• [Instruction]:
Using the records that follow, copy every line containing the word "JSON".

• [Material for the task]:
^^^^

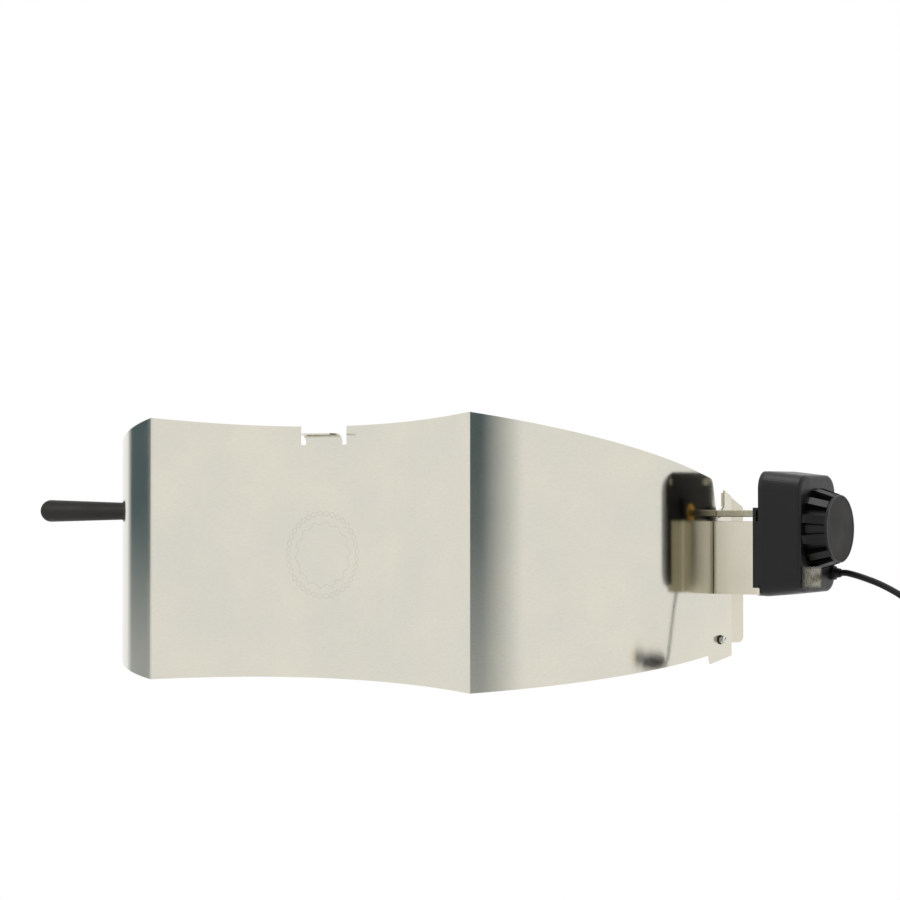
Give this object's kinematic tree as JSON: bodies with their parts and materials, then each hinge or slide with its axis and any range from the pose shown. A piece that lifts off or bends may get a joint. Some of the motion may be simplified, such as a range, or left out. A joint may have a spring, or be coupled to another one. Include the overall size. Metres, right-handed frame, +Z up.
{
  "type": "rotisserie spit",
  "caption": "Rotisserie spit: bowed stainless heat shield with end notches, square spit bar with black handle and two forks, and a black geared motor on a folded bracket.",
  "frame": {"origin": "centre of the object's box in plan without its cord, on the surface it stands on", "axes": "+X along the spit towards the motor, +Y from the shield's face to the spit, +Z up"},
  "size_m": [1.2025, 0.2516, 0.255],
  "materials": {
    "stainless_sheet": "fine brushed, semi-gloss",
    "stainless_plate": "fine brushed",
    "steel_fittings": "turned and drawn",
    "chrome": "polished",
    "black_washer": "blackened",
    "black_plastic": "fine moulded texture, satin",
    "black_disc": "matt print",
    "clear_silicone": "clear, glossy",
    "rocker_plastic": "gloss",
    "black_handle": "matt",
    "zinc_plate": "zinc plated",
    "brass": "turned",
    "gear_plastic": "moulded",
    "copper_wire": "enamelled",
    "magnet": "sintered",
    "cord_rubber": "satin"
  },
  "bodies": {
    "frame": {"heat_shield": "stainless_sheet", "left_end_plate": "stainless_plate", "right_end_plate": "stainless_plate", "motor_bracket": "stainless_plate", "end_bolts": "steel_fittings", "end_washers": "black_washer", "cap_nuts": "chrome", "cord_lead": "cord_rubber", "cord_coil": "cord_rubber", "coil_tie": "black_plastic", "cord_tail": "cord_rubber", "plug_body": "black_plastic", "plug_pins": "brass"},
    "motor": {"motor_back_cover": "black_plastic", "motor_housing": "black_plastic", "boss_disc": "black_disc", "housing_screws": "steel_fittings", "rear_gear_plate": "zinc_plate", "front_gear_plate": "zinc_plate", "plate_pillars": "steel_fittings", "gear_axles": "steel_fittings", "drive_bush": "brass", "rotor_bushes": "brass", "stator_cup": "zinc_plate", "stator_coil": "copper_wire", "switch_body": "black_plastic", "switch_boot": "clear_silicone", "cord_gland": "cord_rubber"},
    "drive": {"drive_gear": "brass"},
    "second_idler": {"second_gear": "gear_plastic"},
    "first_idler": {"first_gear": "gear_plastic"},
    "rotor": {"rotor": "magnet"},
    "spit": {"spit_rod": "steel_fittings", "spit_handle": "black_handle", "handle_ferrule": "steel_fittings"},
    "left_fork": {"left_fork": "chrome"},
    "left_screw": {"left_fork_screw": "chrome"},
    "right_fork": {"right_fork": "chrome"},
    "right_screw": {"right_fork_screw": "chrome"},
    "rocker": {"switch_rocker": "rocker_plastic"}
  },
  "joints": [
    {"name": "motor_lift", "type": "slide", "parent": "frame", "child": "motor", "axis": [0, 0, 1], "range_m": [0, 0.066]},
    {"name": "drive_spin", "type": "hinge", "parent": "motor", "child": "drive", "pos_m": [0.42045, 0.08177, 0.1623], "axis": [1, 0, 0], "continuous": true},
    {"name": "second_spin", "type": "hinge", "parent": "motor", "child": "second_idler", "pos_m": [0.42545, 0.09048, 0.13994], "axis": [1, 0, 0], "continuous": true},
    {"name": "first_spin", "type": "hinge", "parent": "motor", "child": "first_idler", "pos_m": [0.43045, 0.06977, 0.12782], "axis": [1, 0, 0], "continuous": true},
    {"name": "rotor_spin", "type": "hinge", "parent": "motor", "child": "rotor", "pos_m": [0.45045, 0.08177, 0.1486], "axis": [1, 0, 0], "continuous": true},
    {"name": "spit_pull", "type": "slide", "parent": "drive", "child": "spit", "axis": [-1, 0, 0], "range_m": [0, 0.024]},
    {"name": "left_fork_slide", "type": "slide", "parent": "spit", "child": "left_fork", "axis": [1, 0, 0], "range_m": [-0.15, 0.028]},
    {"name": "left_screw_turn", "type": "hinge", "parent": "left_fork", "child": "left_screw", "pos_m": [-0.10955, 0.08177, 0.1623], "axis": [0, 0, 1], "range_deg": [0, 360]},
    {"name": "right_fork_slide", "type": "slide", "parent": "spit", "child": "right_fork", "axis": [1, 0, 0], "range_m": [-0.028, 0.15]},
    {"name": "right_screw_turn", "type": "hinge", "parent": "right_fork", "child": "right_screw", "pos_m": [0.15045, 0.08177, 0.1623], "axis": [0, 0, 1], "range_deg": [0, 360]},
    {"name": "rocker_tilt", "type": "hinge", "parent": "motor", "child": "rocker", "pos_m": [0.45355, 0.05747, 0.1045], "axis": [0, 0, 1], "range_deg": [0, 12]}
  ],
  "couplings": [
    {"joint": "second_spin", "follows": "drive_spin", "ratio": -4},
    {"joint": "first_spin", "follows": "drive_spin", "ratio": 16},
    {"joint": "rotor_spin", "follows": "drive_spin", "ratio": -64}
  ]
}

^^^^

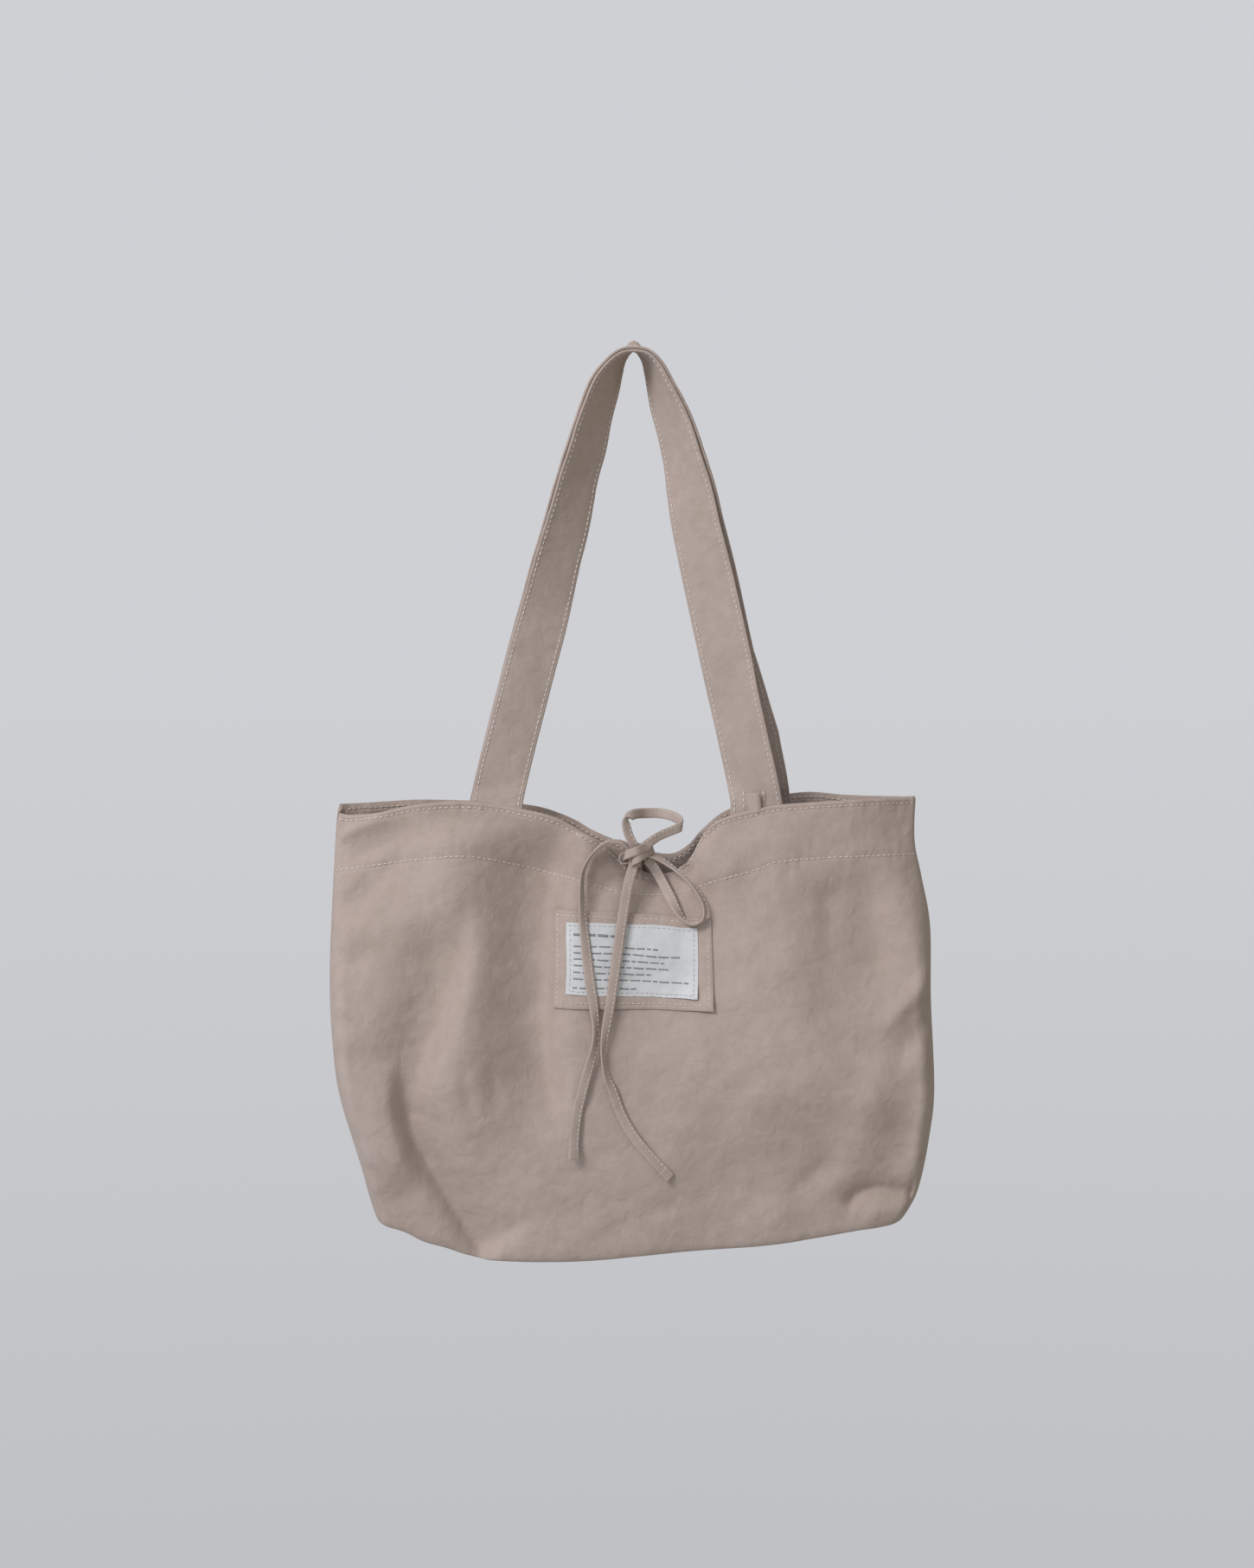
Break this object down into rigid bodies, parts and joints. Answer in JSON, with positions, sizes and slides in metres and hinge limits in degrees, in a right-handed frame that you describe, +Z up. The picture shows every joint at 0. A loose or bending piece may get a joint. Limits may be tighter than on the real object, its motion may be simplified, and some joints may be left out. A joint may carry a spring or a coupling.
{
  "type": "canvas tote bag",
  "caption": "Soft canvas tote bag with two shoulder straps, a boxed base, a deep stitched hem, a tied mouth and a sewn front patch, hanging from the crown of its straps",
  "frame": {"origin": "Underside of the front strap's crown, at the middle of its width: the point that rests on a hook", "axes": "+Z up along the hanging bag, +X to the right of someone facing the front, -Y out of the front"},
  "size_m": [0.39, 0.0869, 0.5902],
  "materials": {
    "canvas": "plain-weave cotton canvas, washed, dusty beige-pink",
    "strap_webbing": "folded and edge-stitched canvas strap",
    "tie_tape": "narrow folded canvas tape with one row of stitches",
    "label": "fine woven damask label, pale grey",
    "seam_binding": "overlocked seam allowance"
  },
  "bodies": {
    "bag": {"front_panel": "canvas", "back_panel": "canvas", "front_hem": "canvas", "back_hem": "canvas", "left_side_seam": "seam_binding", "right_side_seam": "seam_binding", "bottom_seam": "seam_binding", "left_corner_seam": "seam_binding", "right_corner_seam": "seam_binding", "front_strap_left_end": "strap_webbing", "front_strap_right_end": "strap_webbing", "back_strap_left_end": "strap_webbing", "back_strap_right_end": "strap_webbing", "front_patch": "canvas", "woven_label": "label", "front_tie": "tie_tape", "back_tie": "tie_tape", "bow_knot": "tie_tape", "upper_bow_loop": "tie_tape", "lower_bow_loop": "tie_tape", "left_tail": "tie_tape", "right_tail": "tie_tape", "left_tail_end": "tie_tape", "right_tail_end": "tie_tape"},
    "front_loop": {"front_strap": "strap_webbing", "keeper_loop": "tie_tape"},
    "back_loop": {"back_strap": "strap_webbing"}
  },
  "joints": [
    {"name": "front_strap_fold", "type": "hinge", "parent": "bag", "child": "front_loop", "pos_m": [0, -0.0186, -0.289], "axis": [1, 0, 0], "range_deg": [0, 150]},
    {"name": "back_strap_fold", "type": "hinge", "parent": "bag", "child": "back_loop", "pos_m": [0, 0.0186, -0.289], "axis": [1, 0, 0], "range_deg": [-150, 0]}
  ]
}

^^^^

• [The reply]:
Give this object's kinematic tree as JSON: bodies with their parts and materials, then each hinge or slide with its axis and any range from the pose shown. A piece that lifts off or bends may get a joint. Some of the motion may be simplified, such as a range, or left out. A joint may have a spring, or be coupled to another one. Include the overall size. Metres, right-handed frame, +Z up.
Break this object down into rigid bodies, parts and joints. Answer in JSON, with positions, sizes and slides in metres and hinge limits in degrees, in a right-handed frame that you describe, +Z up. The picture shows every joint at 0. A loose or bending piece may get a joint. Limits may be tighter than on the real object, its motion may be simplified, and some joints may be left out. A joint may carry a spring or a coupling.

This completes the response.